# Directions for this task
From the entries below, count every line that contains the word "FreeCAD". Please give the number and nothing else.

# Data rows
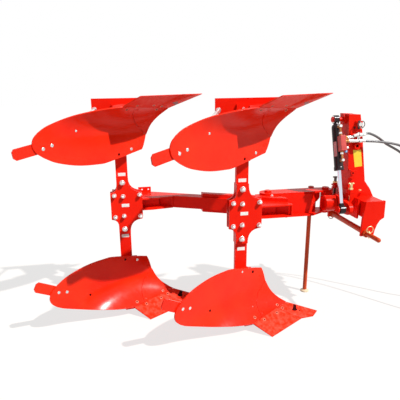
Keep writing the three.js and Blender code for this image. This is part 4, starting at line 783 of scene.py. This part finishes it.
# Stay bolts. Long zinc plated bolts with a turned head, which brace each mouldboard's back against
# the landside.
stay_radius, stay_short = 11, 14
stay_head = [(2, 0), (2, 14.5), (12, 14.5), (13, 13.5), (13, stay_radius)]
stay_on_board, stay_depth = (395, 205), 10
stay_start = Vector((-138, 40.4, -618))
stay_line = (face_place(*stay_on_board) - face_normal(*stay_on_board) * stay_depth
             - stay_start)
stay_top = stay_line.length - stay_short
for prefix, (place, direction) in bodies.items():
    form = bmesh.new()
    turned(form, [*stay_head, (stay_top, stay_radius), (stay_top, 0)], place(stay_start),
           direction(stay_line), sides=24)
    piece(prefix + "_stay_bolt", form, zinc, "beam")


# Leg plates. Flame-cut plates 16 mm thick, one for each pair of legs, that clamp both legs to the
# bracket on the beam.
def quadratic(a, b, c, count=8):
    """Steps along a curve from a to c that leans towards b, without its start."""
    a, b, c = Vector(a), Vector(b), Vector(c)
    return [tuple(a * (1 - t) ** 2 + b * 2 * t * (1 - t) + c * t * t)
            for t in ((k + 1) / count for k in range(count))]


def slab(form, corners, push):
    """A flat piece: its outline's corners pushed along one way."""
    low = [form.verts.new(c) for c in corners]
    high = [form.verts.new(c + push) for c in corners]
    form.faces.new(low)
    form.faces.new(list(reversed(high)))
    for i in range(len(low)):
        j = (i + 1) % len(low)
        form.faces.new((low[i], high[i], high[j], low[j]))


leg_plate_outline = [
    (-38, 188), (-38, 138), *quadratic((-38, 138), (-38, 92), (-82, 89)),
    (-82, -89), *quadratic((-82, -89), (-38, -92), (-38, -138)), (-38, -188), (38, -188),
    (38, -172), *quadratic((38, -172), (41, -95), (118, -92)), (123, -76), (123, 76), (118, 92),
    *quadratic((118, 92), (41, 95), (38, 172)), (38, 188)]
leg_plate_thickness = 0.016
rows = {row: station(row, "lower")[0] for row in ("front", "rear")}
for row, place in rows.items():
    form = bmesh.new()
    slab(form, [place((x, 0, z)) for x, z in leg_plate_outline],
         Vector((0, leg_plate_thickness, 0)))
    piece(row + "_plate", form, red, "beam", (row + "_leg_plate",), smooth=30,
          bevel=0.0018, segments=3)

# Bolts of the leg plates. Zinc plated M20 and M16 bolts with domed caps on thick washers, eight to
# a plate.
plate_bolt = fastener_tree("plate_bolt", [(0.115, 0), (0.115, 1), (0.577, 1), (0.654, 0.94),
                                          (0.788, 0.8), (0.904, 0.56), (0.977, 0.28), (1, 0)],
                           radius=0.012, height=0.026, sides=36)
plate_washer = fastener_tree("plate_washer", [(-0.13, 0), (-0.13, 1), (0.84, 1), (1, 0.96), (1, 0)],
                             radius=0.0146, height=0.0038, sides=36)
cap_radius, washer_lip = 12, 2.6
plate_bolt_places = [(0, 156, 15), (-56, 72, 12), (0, 66, 12), (107, 72, 12)]
washer_radius = cap_radius + washer_lip
for row, place in rows.items():
    bolts = [(place((x, 0, z * sign)), radius) for x, z, radius in plate_bolt_places
             for sign in (1, -1)]
    caps = [(foot, (0, -1, 0), r / cap_radius) for foot, r in bolts]
    washers = [(foot, (0, -1, 0), (r + washer_lip) / washer_radius) for foot, r in bolts]
    fasteners(row + "_plate_bolts", plate_bolt, caps, zinc, "beam")
    fasteners(row + "_plate_washers", plate_washer, washers, zinc, "beam")

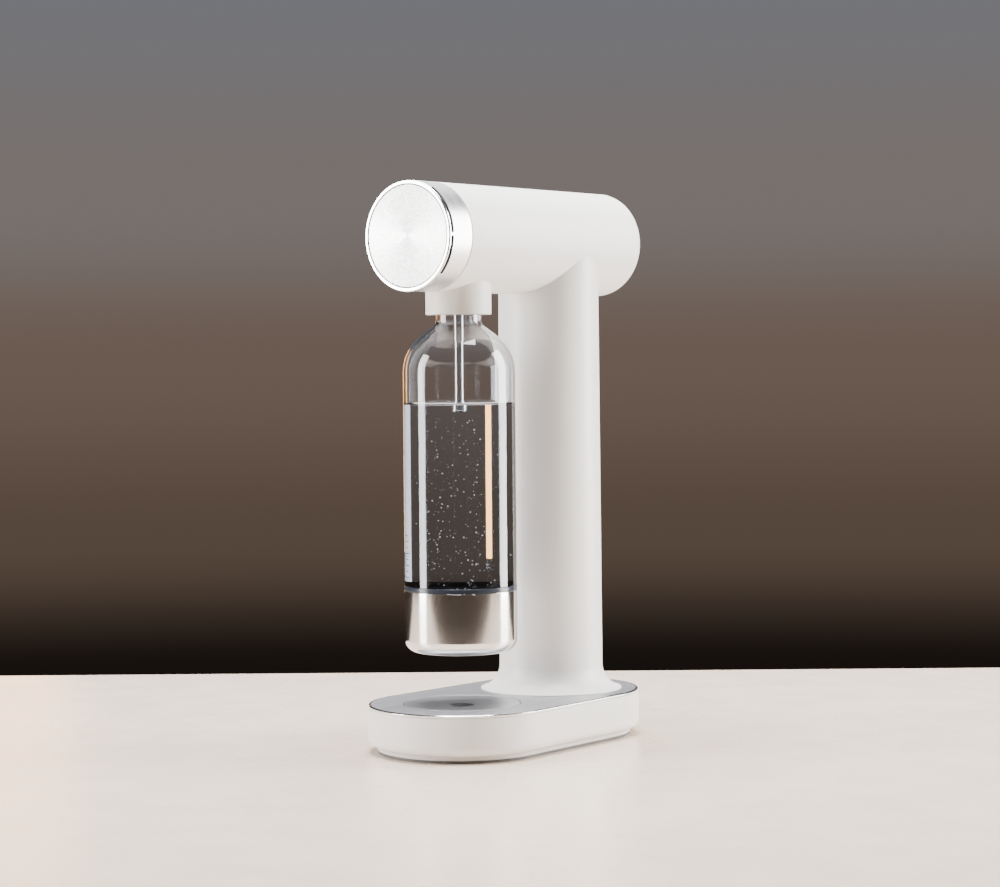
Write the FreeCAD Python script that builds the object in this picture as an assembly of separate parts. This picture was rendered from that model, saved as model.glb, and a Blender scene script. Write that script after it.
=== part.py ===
"""Countertop soda carbonator: a round column on a flat base, a horizontal round head with a
turning knob at its front, and a water bottle that hangs by its neck under the head.

Frame: millimetres, +Z up, +X to the right, -Y towards the user.  The origin is on the table, under
the middle of the whole machine.  Each function makes one node, and each node is one STEP file.
"""
import FreeCAD, Part
import math
import os

# ---- overall sizes -------------------------------------------------------------------------------
depth = 258.4              # front of the base to the rear end of the head
head_axis_z = 390.8        # height of the head's axis above the table
head_rear_reach = 74.0     # column axis to the rear end of the head
base_front_r = 71.9        # base outline, arc about the bottle's axis
base_rear_r = 69.7         # base outline, arc about the column's axis
base_top_z = 36.6          # top of the steel plate on the base
gap = 0.3                  # between pieces that move past each other
running = 0.05             # radial clearance of a shaft in its bush
gas_r = 30.0               # gas cylinder, a standard size: column and head are made round it
bottle_r = 42.8            # water bottle

column_y = depth / 2 - head_rear_reach
bottle_y = -depth / 2 + base_front_r
head_rear_y = depth / 2

# ---- base ----------------------------------------------------------------------------------------
foot_h = 2.0               # rubber foot ring
foot_w = 7.0
foot_inset = 0.6           # from the plinth's edge
plinth_inset = 7.2         # base outline in to the plinth
underside_t = 3.0
casing_wall = 3.0
casing_curve = 7.5         # radius that turns the casing's wall in to the plinth
plate_t = 1.4              # steel plate
plate_inset = 0.45
plate_bevel = 0.7
trim_t = 0.8               # plastic sheet between the casing and the plate
deck_t = 3.0               # top of the casing
frame_t = 3.0              # steel disc under the deck
well_wall = 2.0
tray_over = 1.7            # tray's edge beyond the bottle's cup
tray_lip = 1.2
tray_t = 1.0
tray_dish = 1.5            # depth of the dish
dimple_r = 10.0
dimple_depth = 1.8
tray_skirt = 5.6
boss_r = 4.2
boss_inset = 13.0          # base outline in to the middle of a screw boss
screw_r = 1.3              # small self-tapping screws
screw_head_r = 2.6
screw_head_t = 1.8
screw_free_r = 1.6         # hole that a screw passes freely
screw_l = 14.0
sink = 2.0                 # depth of the recess for a screw's head
bolt_r = 1.6               # larger screws, up into the column's foot
bolt_head_r = 3.2
bolt_bite = 5.0

plate_z = base_top_z - plate_t
trim_z = plate_z - trim_t
deck_z = trim_z - deck_t
frame_z = deck_z - frame_t
underside_z = foot_h
casing_z = underside_z + underside_t
well_floor_z = base_top_z - tray_skirt - gap

# ---- column --------------------------------------------------------------------------------------
column_wall = 2.5
column_taper = 1.2         # radius lost from foot to top
column_top_drop = 60.8     # head axis down to where the column has its top radius
foot_rise = 19.4           # base plate up to where the foot starts to flare
flare_r = 15.0             # how far the foot flares out
flare_edge = 0.6           # upright edge of the flare, on the plate
seam_room = 0.5            # the gas cylinder passes between the seams of the rear cover
rib_t = 2.5                # ribs that carry the magnets
rib_h = 9.0
rib_in = 5.0
magnet_r = 2.0
magnet_t = 1.5
magnet_foot = 14.0         # lowest magnet above the start of the flare
magnet_top = 10.0          # highest magnet below the column's top level
spine_t = 4.0
spine_gap = 1.3            # column wall to spine
spine_half_angle = 48.0
spine_bite = 9.0           # screws into the spine's ends
gas_room = 2.0             # spine to the gas cylinder

column_top_r = gas_r + gas_room + spine_t + spine_gap + column_wall
column_foot_r = column_top_r + column_taper
column_top_z = head_axis_z - column_top_drop
column_foot_z = base_top_z + foot_rise
frame_r = column_foot_r + flare_r
cover_half_w = gas_r + seam_room
low_magnet = column_foot_z + magnet_foot
high_magnet = column_top_z - magnet_top
magnet_levels = (low_magnet, (low_magnet + high_magnet) / 2, high_magnet)

# ---- gas cylinder --------------------------------------------------------------------------------
gas_drop = 14.0            # the cylinder's way down as its thread is undone
gas_shoulder_in = 6.0      # centre of the domed shoulder's arc, off the axis
gas_foot_fillet = 7.0
gas_neck_r = 13.0
gas_thread_r = 10.5
gas_thread_l = 13.0
gas_neck_l = 7.0
gas_wall = 3.0
gas_bore_r = 8.0           # through the neck, closed by the valve
saddle_t = 2.5
saddle_floor = 3.0
saddle_below = 2.2         # its rim below the base frame

gas_shoulder_r = gas_r - gas_shoulder_in

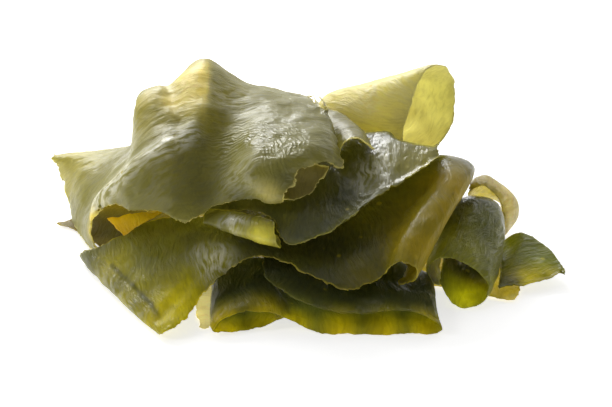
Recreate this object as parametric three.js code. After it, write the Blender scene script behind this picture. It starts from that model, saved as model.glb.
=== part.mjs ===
// Kelp frond: one broad blade split into lobes, wet and folded down on itself.
// Millimetres, +Z up. It rests on z = 0, and its front faces -Y.
// A lobe is a leathery sheet of even thickness. Its shape is a run of cross lines, and
// each cross line is the few points that the middle of the sheet passes through.
import * as THREE from "three";

const BLADE_THICKNESS = 1.6;
const STALK_SIDES = 12;

// Ground lobe: lies flat under the whole heap, from the left tip to the right end.
const groundLobe = {
  name: "ground_lobe",
  colour: 0x77701f,
  rows: 12,
  columns: 5,
  lines: [
    [[-163, 26, 1], [-163, 27, 1], [-163, 28, 1]],
    [[-150, 20, 1], [-148, 30, 1], [-147, 38, 1]],
    [[-122, -20, 1], [-119, 28, 1], [-114, 84, 1]],
    [[-84, -44, 1], [-74, 15, 1], [-72, 98, 1]],
    [[-30, -52, 1], [-25, 12, 1], [-25, 90, 1]],
    [[25, -54, 1], [25, 10, 1], [28, 76, 1]],
    [[70, -58, 1], [75, 0, 1], [78, 58, 1]],
    [[100, -70, 1], [108, -30, 1], [112, 20, 1]],
    [[115, -79, 1], [122, -50, 1], [126, -22, 1]],
    [[123, -79, 1], [126, -73, 2], [127, -68, 2]],
  ],
};

// Lower tongue: a narrow lobe lying on the ground between the left flap and the pocket.
const lowerTongueLobe = {
  name: "lower_tongue_lobe",
  colour: 0x9a8f3a,
  rows: 6,
  columns: 2,
  lines: [
    [[-67, -58, 1], [-61, -58, 1], [-54.5, -58, 1]],
    [[-65, -80, 1], [-60, -80, 1], [-54.5, -80, 1]],
    [[-62, -100, 1], [-58, -101, 1], [-54.5, -101, 1]],
    [[-60, -110, 1], [-57, -112, 1], [-54.5, -111, 1]],
  ],
};

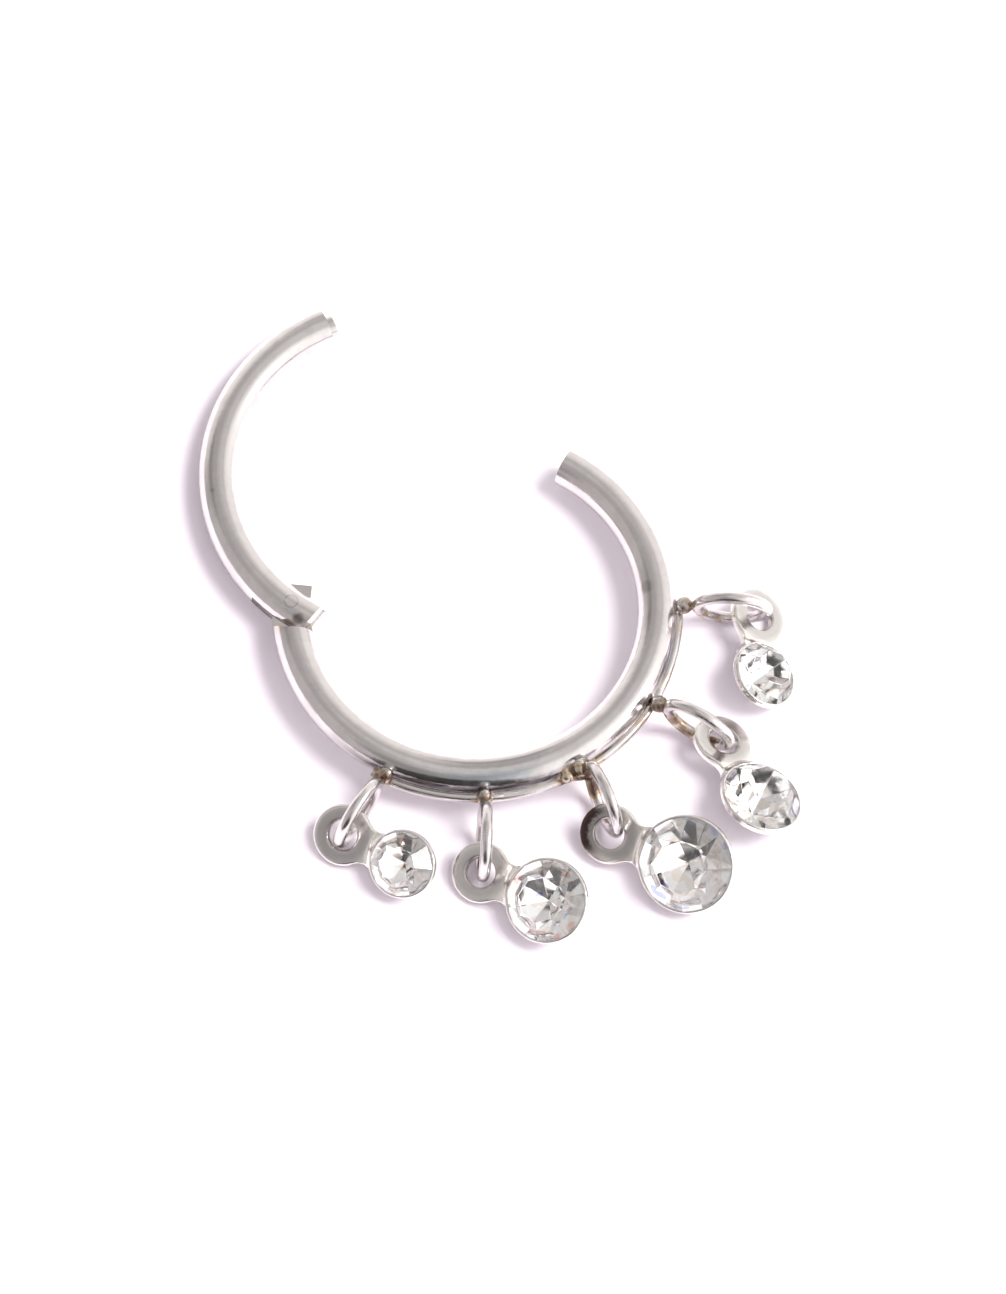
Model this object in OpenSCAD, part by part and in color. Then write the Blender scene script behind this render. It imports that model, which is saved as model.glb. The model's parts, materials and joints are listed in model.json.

# Task solution
2